The current public model card reports these production-mode numbers:

Capability	soup_30
Number accuracy, 171-sample stratified validation	96.5%
66-case adversarial benchmark, greedy	86.4%
66-case adversarial benchmark, sampled	86.0%
Loops on 264 sampled probes	0
Filler-free on 241 long inputs	71.8%
Substantive deletion >15% on 241 long inputs	5.0%
Composite score	89.51

Those numbers are not the point by themselves. The point is the shape of the contract: clean the transcript, convert obvious spoken numbers, format the text, and do not steal the user’s words.

What Shipped

SottoASR shipped as a local macOS app, open source under MIT, with public model and dataset artifacts:

• SottoASR app
• Source code
• Cleanup model, MLX 5-bit
• Cleanup model, full precision
• Cleanup dataset
• NVIDIA Parakeet TDT v3
• LiquidAI LFM2.5-350M-Base
• Apple MLX
• mlx-lm

There are limitations. SottoASR currently targets Apple Silicon Macs. The cleanup model is optimized for English conversational and technical dictation. The polishing is useful, but I still think Wispr Flow’s cloud cleanup has an edge. Privacy has a cost: you carry the models locally, and you do not get to borrow someone else’s giant inference stack every time you speak.

For me, that trade is worth it.

The Real Reason

The real reason I wrote SottoASR is not that I wanted to win a benchmark. I wanted a tool that fit how I work.

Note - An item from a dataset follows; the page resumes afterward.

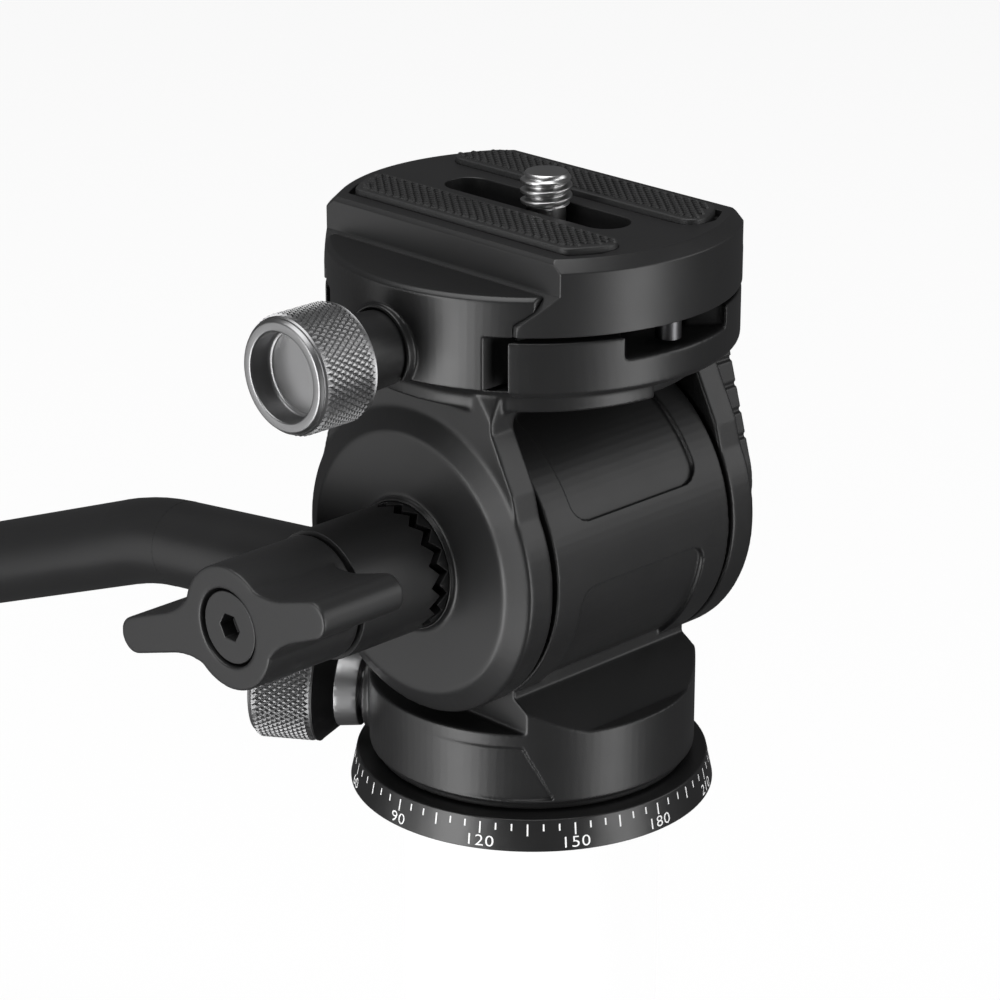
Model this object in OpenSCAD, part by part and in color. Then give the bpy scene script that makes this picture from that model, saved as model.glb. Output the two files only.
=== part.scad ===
// Fluid video head: a pan base, a tilt drum between two cheeks, a dovetail clamp
// with its plate, and a handle on a toothed barrel.
// Millimetres. +Z is up, the origin is the middle of the base's mounting face,
// -Y is the front and the handle side is -X.

/* [Base] */
// Radius of the base ring at its mounting face
ring_bottom_r = 23.3; // [22.6:0.1:27]
// Radius of the base ring at its top edge
ring_top_r = 22.45; // [21.4:0.05:22.6]
// Height of the base ring
ring_h = 4; // [3:0.1:5]
// Radius at the crests of the tripod thread
mount_bore_r = 3.97; // [3:0.01:4.8]
// Depth of the tripod thread
mount_depth = 9; // [6:0.5:10]
// Outer radius of the threaded bush
mount_bush_r = 6.4; // [5.6:0.1:6.8]
// Radius of the circle that the base screws lie on
base_screw_pcd_r = 10.2; // [9.4:0.1:11]
// Shank radius of a base screw
base_screw_r = 1.5; // [1:0.1:1.7]
// Head radius of a base screw
base_screw_head_r = 2.8; // [2.2:0.1:3]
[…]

I talk to agents all day. I use them to turn vague thinking into concrete work, to pressure-test ideas, to write specs, to debug firmware, to plan hardware changes, and to turn notes into something that can survive contact with tomorrow morning. Typing was slowing that down. Cloud dictation made the privacy boundary too fuzzy. Raw local ASR was not enough.

SottoASR is my answer to that: press a hotkey, say the messy thought, keep it local, clean it just enough, and move on.